> **CAD and scene scripts**:
>>>

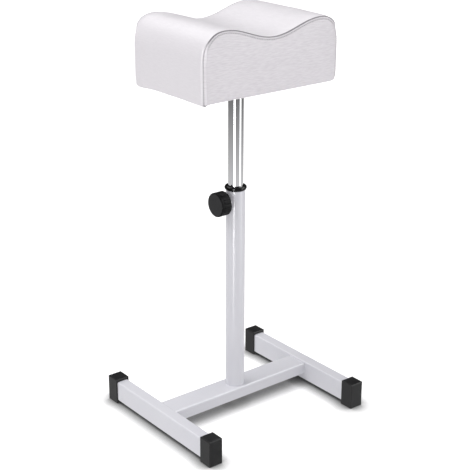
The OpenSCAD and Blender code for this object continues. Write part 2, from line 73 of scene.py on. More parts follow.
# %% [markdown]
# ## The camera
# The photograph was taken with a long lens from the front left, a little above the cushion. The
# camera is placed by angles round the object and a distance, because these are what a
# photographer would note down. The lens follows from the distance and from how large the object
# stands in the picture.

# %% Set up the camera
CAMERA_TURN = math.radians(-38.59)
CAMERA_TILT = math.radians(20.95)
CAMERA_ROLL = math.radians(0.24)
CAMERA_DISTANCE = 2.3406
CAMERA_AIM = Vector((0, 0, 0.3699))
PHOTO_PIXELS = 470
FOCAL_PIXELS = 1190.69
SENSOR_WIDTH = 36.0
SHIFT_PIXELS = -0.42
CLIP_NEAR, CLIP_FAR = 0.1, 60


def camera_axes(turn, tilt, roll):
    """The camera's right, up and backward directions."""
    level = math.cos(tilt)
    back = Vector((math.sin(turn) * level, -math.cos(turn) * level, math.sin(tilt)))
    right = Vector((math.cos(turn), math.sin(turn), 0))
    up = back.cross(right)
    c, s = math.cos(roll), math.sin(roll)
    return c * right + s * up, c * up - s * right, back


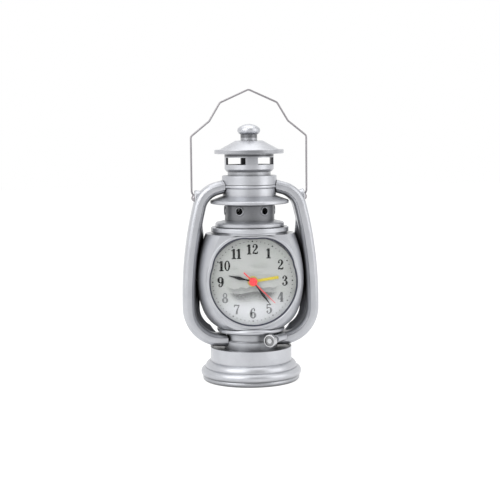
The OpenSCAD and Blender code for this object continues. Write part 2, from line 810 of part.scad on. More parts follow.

<<<

> **Description of the task**: Reproduce every line above without error.

> **Solution to this task**:
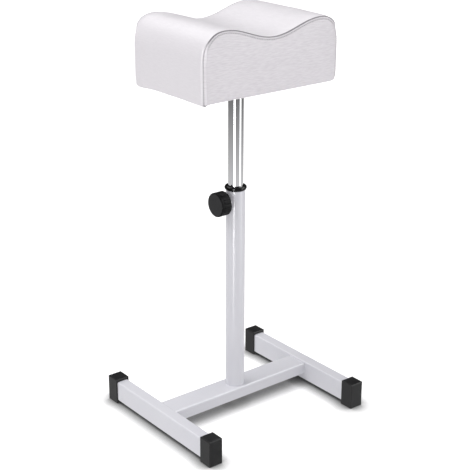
The OpenSCAD and Blender code for this object continues. Write part 2, from line 73 of scene.py on. More parts follow.
# %% [markdown]
# ## The camera
# The photograph was taken with a long lens from the front left, a little above the cushion. The
# camera is placed by angles round the object and a distance, because these are what a
# photographer would note down. The lens follows from the distance and from how large the object
# stands in the picture.

# %% Set up the camera
CAMERA_TURN = math.radians(-38.59)
CAMERA_TILT = math.radians(20.95)
CAMERA_ROLL = math.radians(0.24)
CAMERA_DISTANCE = 2.3406
CAMERA_AIM = Vector((0, 0, 0.3699))
PHOTO_PIXELS = 470
FOCAL_PIXELS = 1190.69
SENSOR_WIDTH = 36.0
SHIFT_PIXELS = -0.42
CLIP_NEAR, CLIP_FAR = 0.1, 60


def camera_axes(turn, tilt, roll):
    """The camera's right, up and backward directions."""
    level = math.cos(tilt)
    back = Vector((math.sin(turn) * level, -math.cos(turn) * level, math.sin(tilt)))
    right = Vector((math.cos(turn), math.sin(turn), 0))
    up = back.cross(right)
    c, s = math.cos(roll), math.sin(roll)
    return c * right + s * up, c * up - s * right, back


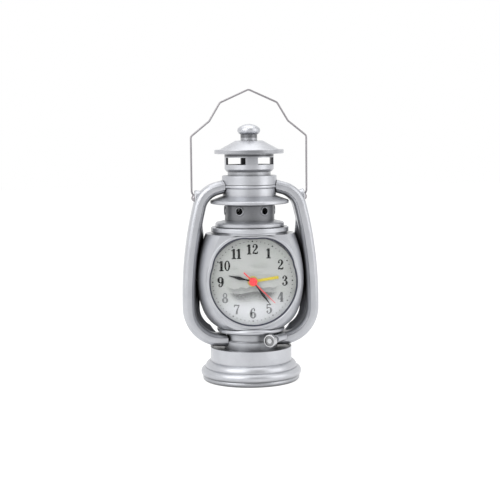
The OpenSCAD and Blender code for this object continues. Write part 2, from line 810 of part.scad on. More parts follow.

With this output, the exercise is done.